The Germans needed guards in the concentration camps, notes Porat, and high on their list for the job were Ukrainians, Lithuanians, Latvians and Estonians. When it came to the mass murder of women and children, there were initial hesitation among the Germans; the Lithuanians showed they could do this, and the sky would not fall.

Porat says: "The Byelorussians were not murderers, so the Germans brought in Lithuanians to help exterminate the local Jewish community. Romanians and Hungarians rank lower than the Ukrainians and the Lithuanians."

Poles were not employed in the concentration camps, notes Porat, "but no one should draw any far-reaching conclusions; most of the concentration camps were on Polish territory and non-Jewish Poles were also killed. "As far as the Germans were concerned, it would not have been right to employ Poles there."

Roots of historical distortion

Shlomo Waldman, 54, a second-generation Holocaust survivor, is not a historian but has written voluminously on the destruction of Romanian Jewry - "a study of his roots." His book, "Dracula Lo Nitze'ah Oto - Tik Iasi, Shoat Yehudei Romania She'hu'alma" (You Won't Find Dracula - the Iasi File, the Holocaust of All of Romania's Jewry ), was published several months ago by Maarechet Publishing House, Kibbutz Dalia ). Waldman's father, Yosef, an accountant in Even Yehuda died in 1982. He had survived the monstrous train pogrom on June 30, 1941 in the city of Iasi, which had a large Jewish population. Its perpetrators were Romanian soldiers and citizens who had the backing of the country's leader.

Waldman's book stands out for its hubris. Waldman deals with his father's suffering (with obsessive detail about every step of collecting data ). He calls for a change in the public perception of the Holocaust in Romania, or as he puts it, an indictment, a reminder of the evil cruelty of the Romanian people.

His view reflects the belief that for Israelis, "Romania was not in the Holocaust," because half of its Jewish population survived the war. Historian Vago agrees that there's a measure of distortion in the prevailing Israeli view. "There's a feeling that at least in Yad Vashem there's room for correcting the description of the Holocaust of Romanian Jewry," Vago told me. Vago, in a very concise summary, says that "Romania did not hand its Jews over to Nazi Germany but organized for them its own cruel Holocaust."

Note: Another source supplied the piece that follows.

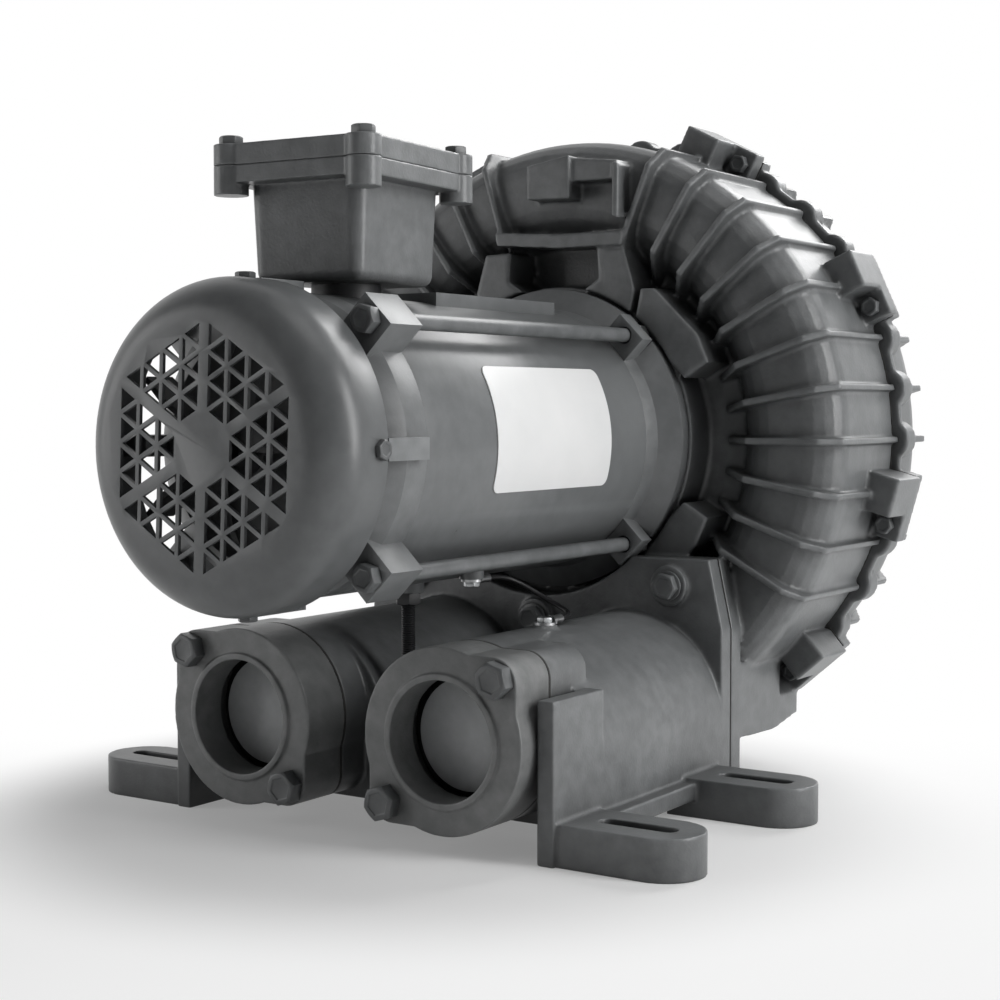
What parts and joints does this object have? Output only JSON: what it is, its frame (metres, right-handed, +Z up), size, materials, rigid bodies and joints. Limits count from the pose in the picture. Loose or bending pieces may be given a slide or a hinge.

From 1919 to 1940, Romania ruled Bessarabia, whose capital is Kishinev, and Bukovina, whose capital is Czernowitz. The overwhelming majority of Bessarabia was Romanian; a high percentage of Bukovina's residents were Romanian. After the Molotov-Ribbentrop Pact (1939 ), the Soviet Union took control of these regions, and there is testimony that the mostly pro-Communist Jewish residents welcomed the takeover. In 1941, when Germany attacked the Soviet Union (Operation Barbarossa ), Romania, with German help, reassumed control of Bessarabia and northern Bukovina. After the 1941 train pogrom in Iasi, near the border of Romania-Bessarabia, the mass murders of the Jews of these regions took place - followed by the deportation of most of the survivors to Transnistria in Ukraine.

What was the fate of the Jews of southern Romania (primarily Bucharest and the surrounding areas )? Vago says: "They were not deported or exterminated or sent to concentration camps." It may be that the Romanians did not murder the veteran, loyal Romanian Jews, who were perceived as part of "the Old Romania" but only the "peripheral" Romanians, whose loyalty was ostensibly questionable.

The death trains from Iasi

Shlomo Waldman's book also questions this approach and is based, inter alia, on the terrible death train pogrom. It happened in Iasi, which was considered part of "old Romania." In late June 1941, thousands of Jewish men from Iasi were forced onto sealed transport trains - approximately 120 people in each wagon with a capacity of around 50. The trains traveled randomly, back and forth, between Iasi and other destinations in the area.

Over 12,000 people choked to death in them. In a memorial booklet published many years ago in Israel, and mentioned in Waldman's book, it says the people in the wagons "drank their own urine, licked their sweat, clung to the cracks, went mad, killed each other, stood on top of each other in the terrible crush of people and died suffering greatly."

What happened to those who survived and the city's other Jewish residents? They continued living there, during World War II and afterward, alongside the murderers. Most of them simply had no other choice.

Tel Aviv musicologist Ruth Guttman Ben-Zvi, who grew up in Iasi, before and after the pogrom, remembers: "I was a girl among those brought to the courtyard of the local police station. We were wealthy and lived a five-minute walk away. Early in the morning, we already knew there was a pogrom in the neighborhoods of the poor Jews, and we tried to hide in the garden. It didn't help. They came and got us.

"They beat my father with iron rods used to stoke fireplaces, so he would give them the key to the safe. They stole everything and took us to the Castura (the police station ); luckily for us, a Romanian soldier who knew us did not let the other soldiers put us together with the poor Jews. We were on the sidewalk. They walked in the middle of the street. Everyone had their hands raised. Whoever fell was killed with blows.

In the police station courtyard, there was a separation. Women and children were sent home. Men were sent to the train station."

I asked: After all, you stayed in Romania until 1960. Were the Romanian people anti-Semitic?

Gutman Ben-Zvi answers: "I'm wary of generalizations. From a young age, we knew there was anti-Semitism. But we also had good relations with Romanians. A French proverb says that every anti-Semite has 'a good Jew.' I was the good Jew of many."